Suggestive le scene dell’unione notturna tra Bramard e la montagna, tra condensa e insetti, tra animali che nascono e muoiono e l’abbaiare dei cani proveniente da rocce e alberi che, in un momento, gli sembrano bellissimi e in un altro solo luoghi freddi e tetri. Montagna da uomini soli, insomma: “Donne che possono capire questi posti come li capiamo noi non ce ne sono”, gli dice una guardia forestale nelle prime pagine.
Lo scalare la pietra gli permette di staccare la mente, di non pensare, e di vedere se, finalmente, il fisico cederà e gli farà dimenticare così i suoi incubi e la fatica di vivere. Un bar gestito da Cesare, un anziano con un cane malato e una parabola per prendere i canali arabi che trasmettono la danza del ventre, è il suo rifugio, tra carne di cinghiale a rosolare e caffè sempre in caldo sul fornello.

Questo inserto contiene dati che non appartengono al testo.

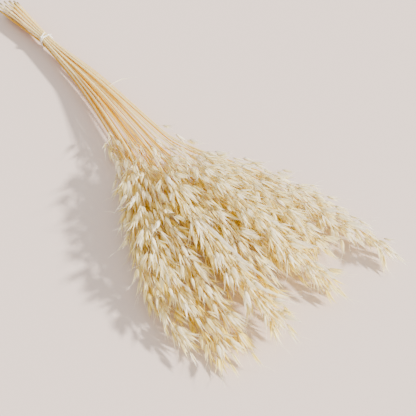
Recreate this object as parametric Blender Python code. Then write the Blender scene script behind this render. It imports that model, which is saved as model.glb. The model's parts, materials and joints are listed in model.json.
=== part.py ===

Il velo di disperazione che avvolge tutti i personaggi, dall’inizio alla fine, rende il libro originale, non banale e davvero piacevole alla lettura. Che la scena si svolga nella montagna, o negli uffici di polizia in città, o sulle strade tra appostamenti e indagini, nessuno dei protagonisti riesce a far dimenticare per un attimo al lettore la situazione complessiva di degrado che fa da sfondo a tutta la vicenda, e che conduce sempre più inesorabilmente verso il torbido.
È proprio questa serie di “imperfezioni”, di situazioni incompiute che ogni personaggio si porta dietro (dall’insegnante di sostegno in una scuola dove l’interesse degli studenti è sempre più debole sino al ricco possidente terriero anziano che sogna un futuro con una cameriera rumena, dal killer spietato ma che si commuove alla vista della figlia lontana alla poliziotta problematica costretta a lavorare in un ambiente sessista) che rendono l’opera dinamica e, quindi, interessante.
La parte investigativa e poliziesca, in un contesto così articolato, a volte passa in secondo piano, e maggiore è l’interesse per le vicende personali e per le relazioni tra gli individui, in una specie di ambiente pre-tecnologico fatto ancora di incontri e dialoghi di persona, di tempi e orari molto laschi scanditi dalla montagna e di misteri, soprattutto umani, mai semplici da risolvere.